Der Sandmann und Black Swan im Vergleich

Der ziemlich neue amerikanische Film Black Swan (2010 erschienen, Regie von Darren Aronofsky) hängt thematisch fest mit Dem Sandmann zusammen. Auch die Protagonistin des Filmes, Nina Sayers, erlebt eine psychische Vernichtung. Nina ist eine Balletttänzerin, die  bei Tschaikowskis Schwanensee sowohl die Rolle des weißen als auch des schwarzen Schwans verkörpern soll. Ninas Tanzdirektor hält Nina für einen perfekten weißen Schwan; er fürchtet aber, dass ihr für den verführerischen schwarzen Schwan noch an Leidenschaft und Sinnlichkeit fehle. Nina entwickelt sich eine Besessenheit, die beiden Rollen perfekt zu beherrschen.




 Nina lebt allein mit ihrer Mutter, die ihre Tochter bewahren will und sie zu rigider Perfektion erzieht. Genauso wie der Wahnsinn von Nathanael, stammt auch der Wahnsinn von Nina aus dem Leben bei der eigenen Familie, aus dem eigenen Zuhause. Bei Nathanael geht es um eine einzelne Geschichte, die seine Psyche untergräbt, während dies bei Nina eher wegen der allgemeinen Atmosphäre zu Hause geschieht.
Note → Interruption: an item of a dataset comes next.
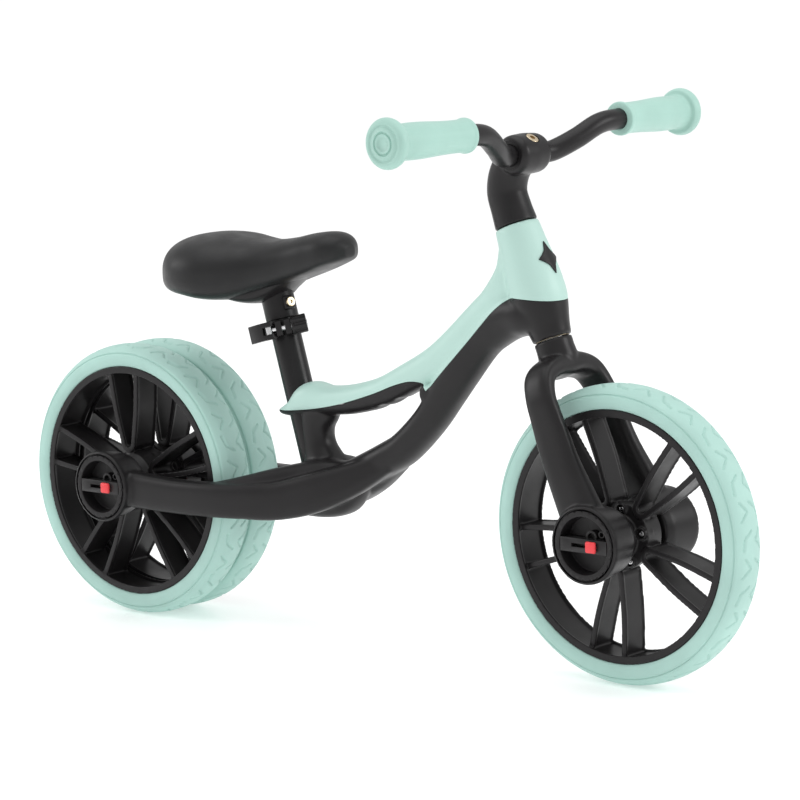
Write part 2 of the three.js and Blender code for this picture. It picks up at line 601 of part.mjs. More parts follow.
function stemBody() {
  const neck = swept(
    STEM.map(([x, z, wide, tall]) => ({ at: [x, 0, z], wide, tall, square: 2.1 })), { sides: 14, rings: 8 });
  const eye = turned(
    [[0, -18.5], [13.5, -18.5], [16, -14], [16.6, 0], [16, 14], [13.5, 18.5], [0, 18.5]], 16, 'y')
    .translate([CLAMP_EYE.x, 0, CLAMP_EYE.z]);
  const barHole = rod(BAR_R + GAP, -30, 30, 16, 'y').translate([CLAMP_EYE.x, 0, CLAMP_EYE.z]);
  const steererHole = rod(STEERER_R + GAP, -5, 26, 20);
  const boltSeat = stemBoltPlace(rod(6, 10.5, 40, 14));
  const boltHole = stemBoltPlace(rod(3.2, 6, 40, 12));
  return cut(join(neck, eye), barHole, steererHole, boltSeat, boltHole);
}

/** A body built on Z moved to the stem's bolt, which leans forward over the bar. */
const stemBoltPlace = (body) => placed(body, [CLAMP_EYE.x, 0, CLAMP_EYE.z], 0.95);

/** The hexagon socket bolt in the stem's head. */
const stemBoltBody = () => stemBoltPlace(cut(
  turned([[0, 10.9], [5.4, 10.9], [5.4, 15.2], [4.6, 16.2], [0, 16.2]], 16), rod(2.4, 13, 20, 6)));

const BAR_HALF = [
  // x, y, z on the left side, in the frame of the whole bike
  [162.8, 0, 417], [162.8, 10, 417], [162.8, 19.5, 417], [166.5, 33, 417.5], [175.5, 52, 426],
  [182, 74, 436.5], [184, 98, 438.8], [182.7, 140, 438.8], [181.3, 184, 438.8],
];

function handlebarBody() {
  const left = BAR_HALF.map(([x, y, z]) => new THREE.Vector3(x, y, z));
  const right = left.slice(1).map(({ x, y, z }) => new THREE.Vector3(x, -y, z)).reverse();
  const path = new THREE.CatmullRomCurve3([...right, ...left]);
  const ring = new THREE.Shape().absarc(0, 0, BAR_R, 0, 2 * Math.PI);
  return solid(new THREE.ExtrudeGeometry(ring, { steps: 36, extrudePath: path, curveSegments: 5 }));
}

/** A grip slipped over the end of the bar, with a collar inside and a flange outside. */
function gripBody(side) {
  const bore = BAR_R + 0.6;
  const length = GRIP_END - GRIP_START;
  const grip = turned(
    [[bore, 0], [11.5, 0], [13, 2.5], [12.2, 5], [13.4, length - 14], [19, length - 9], [19.5, length - 4],
      [14, length], [0, length], [0, length - 7], [bore, length - 7]],
    16, 'y');
  const sided = side > 0 ? grip : grip.mirror([0, 1, 0]);
  return placed(sided, [184, side * GRIP_START, 438.8], 0, side * GRIP_SWEEP);
}

function steeringGroup() {
  const group = new THREE.Group();
  group.position.set(HEAD_TOP.x, 0, HEAD_TOP.z);
  group.rotation.y = -HEAD_LEAN;
  group.add(piece('fork', forkBody(), BLACK));
  const steerer = turned([[8, -118], [STEERER_R, -118], [STEERER_R, 24], [8, 24]], 20);
  group.add(piece('steerer_tube', steerer, STEEL));
  group.add(piece('stem', stemBody(), BLACK));
  group.add(piece('stem_bolt', stemBoltBody(), STEEL));
  return group;
}

function barGroup() {
  const group = new THREE.Group();
  group.add(piece('handlebar', handlebarBody(), BLACK));
  group.add(piece('right_grip', gripBody(-1), RUBBER_MINT));
  group.add(piece('left_grip', gripBody(1), RUBBER_MINT));
  return group;
}

function frontAxleGroup() {
  const group = new THREE.Group();
  const hole = AXLE_R + GAP;
  const washer = turned(
    [[hole, -19.7], [14, -19.7], [14, HUB_IN - GAP], [hole, HUB_IN - GAP]], 16, 'y');
  group.position.set(WHEEL_BASE / 2, 0, WHEEL_R);
  const axleHalf = FRONT_BOSS.outer - AXLE_INSET;
  group.add(piece('front_axle', rod(AXLE_R, -axleHalf, axleHalf, 16, 'y'), STEEL));
  group.add(piece('front_axle_washer', washer, STEEL));
  return group;
}

// ---------- the bike ----------
const SPOKE_PHASE = { front: THREE.MathUtils.degToRad(-43), rear: THREE.MathUtils.degToRad(-3.5) };

function wheelAt(prefix, x, y, phase, turned180 = false) {
  const group = wheel(prefix, phase);
  group.position.set(x, y, WHEEL_R);
  group.rotation.z = turned180 ? Math.PI : 0;
  return group;
}

const bike = new THREE.Group();
bike.add(frameGroup(), clampGroup(), saddleGroup(), steeringGroup(), barGroup(), frontAxleGroup());
bike.add(wheelAt('front', WHEEL_BASE / 2, 0, SPOKE_PHASE.front));
bike.add(wheelAt('right_rear', REAR_AXLE.x, -REAR_TRACK, SPOKE_PHASE.rear, true));
bike.add(wheelAt('left_rear', REAR_AXLE.x, REAR_TRACK, SPOKE_PHASE.rear));
BOTH_SIDES.forEach((side) => {
  const hand = side > 0 ? 'left' : 'right';
  bike.add(dialGroup(`${hand}_front`, side, FRONT_BOSS.outer, [WHEEL_BASE / 2, WHEEL_R]));
  bike.add(dialGroup(`${hand}_rear`, side, REAR_BOSS.outer, [REAR_AXLE.x, REAR_AXLE.z]));
});

export default bike;
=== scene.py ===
"""Looks of a child's balance bike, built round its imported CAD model.

Same frame as the CAD: +X forward, +Y to the rider's left, +Z up. Shapes are worked out in
millimetres and stored in metres.
"""
import math

import bpy
import numpy as np
from mathutils import Matrix, Vector


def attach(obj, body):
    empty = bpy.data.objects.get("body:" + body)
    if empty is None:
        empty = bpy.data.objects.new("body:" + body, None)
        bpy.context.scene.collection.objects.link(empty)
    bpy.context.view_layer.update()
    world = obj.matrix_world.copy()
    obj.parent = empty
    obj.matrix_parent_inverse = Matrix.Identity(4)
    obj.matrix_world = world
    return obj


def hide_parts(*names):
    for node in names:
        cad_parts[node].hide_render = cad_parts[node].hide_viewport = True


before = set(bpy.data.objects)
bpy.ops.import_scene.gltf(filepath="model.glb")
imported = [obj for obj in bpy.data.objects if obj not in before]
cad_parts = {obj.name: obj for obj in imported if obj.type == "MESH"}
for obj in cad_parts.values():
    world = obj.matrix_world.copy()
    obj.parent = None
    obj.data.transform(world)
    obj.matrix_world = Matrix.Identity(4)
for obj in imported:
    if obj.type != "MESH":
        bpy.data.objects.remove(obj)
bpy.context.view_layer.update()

MM = 0.001
SIDES = (-1, 1)
HAND = {-1: "right", 1: "left"}

# ---------- driving dimensions, as in the CAD ----------
WHEEL_R = 120
HALF_BASE = 257  # half of the distance between the axles
REAR_TRACK = 18.3
FRONT_BOSS_FACE = 57
REAR_BOSS_FACE = 71.7
BOSS_R = 31
DIAL_R = 27.4
DIAL_RECESS = 14.5
HEAD_LENGTH = 95.6
SEAT_TUBE_R = 12.7
SEAT_POST_R = 11
SEAT_TUBE_TOP = 65
POST_CLEARANCE = 0.08
BAR_R = 8.5
GRIP_START = 98
GRIP_LENGTH = 97
BAR_EYE = (28.4, 50.2)  # x and z of the handlebar's axis on the steering axis's own frame
FORK_AXLE = (11.5, -260.9)
CLAMP_BOLT_OUT = 20.5
BARREL_Y = -12.8
REAR_BOSS_INNER = 38.4
FRONT_BOSS_INNER = 20
STEERER_CLEARANCE_R = 10.3
HEAD_BORE_R = 12
HEAD_BUSH_R = 14.3
HEAD_BUSH_LENGTH = 9.3
FIT_GAP = 0.3  # between touching pieces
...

Sowie Nathanael, vermischt Nina auch die Wirklichkeit und das Vorgestellte. Sie entwickelt eine Paranoia und glaubt, dass Lily, die neue Tänzerin im Ballettensemble, ihr die Rolle wegnehmen wolle. Gleichzeitig verwandelt sich Lily mehrmals in Ninas „dunkles“ Alter Ego. Ninas Halluzinationen treten immer häufiger auf. Einmal, wenn sie alleine vor dem Spiegel trainiert, beginnt ihr Spiegelbild sich plötzlich in einem anderen Takt zu bewegen als sie. Als Nina eines Abends nach Hause kommt, hört und sieht sie die Fotos ihrer Mutter reden. Ihre Augen werden rot und ihr beginnen langsam schwarze Schwanenflügel zu wachsen. Ihre Sinnestäuschungen ähneln also denjenigen von Nathanael. Während Nathanael von seinen Halluzinationen fasziniert ist, wird Nina im Gegenteil eher erschreckt. Die beiden sinken aber sehr tief in die Welt des Wahnsinns, und wollen nicht raus kommen.





Bei dem Premier tanzt Nina die Rolle des schwarzen Schwans perfekt, und das Publikum ist begeistert. In der Pause verletzt sie sich in einer Halluzination unabsichtlich mit einer Glasscherbe. Schwer verwundet begibt sie sich für den letzten Akt auf die Bühne. Auch der weiße Schwan und sein Tod gelingen ihr perfekt. Der Applaus ist grenzenlos. Ob Nina ihre Verletzung überlebt, bleibt offen. Auf jeden Fall scheint die Rolle des schwarzen Schwans eine ähnliche "dunkle Macht“ als diejenige Des Sandmanns zu sein, die Nina sowohl psychisch als auch körperlich zerstört.


Beide Werke thematisieren also den Wahnsinn, und eben aus dem Blickwinkel von einer einzelnen Person. Die psychologischen Prozesse sind bei Nathanael und Nina ähnlich: beide sind zu Hause traumatisiert, beide erleben optische Sinnestäuschungen, beide glauben eine unerklärbare, böse Macht zu betreffen. Der Wahnsinn wird sowohl in Dem Sandmann als auch in Black swan als etwas Fürchterliches dagestellt, das endlich einen Menschen in den Tod stürzt.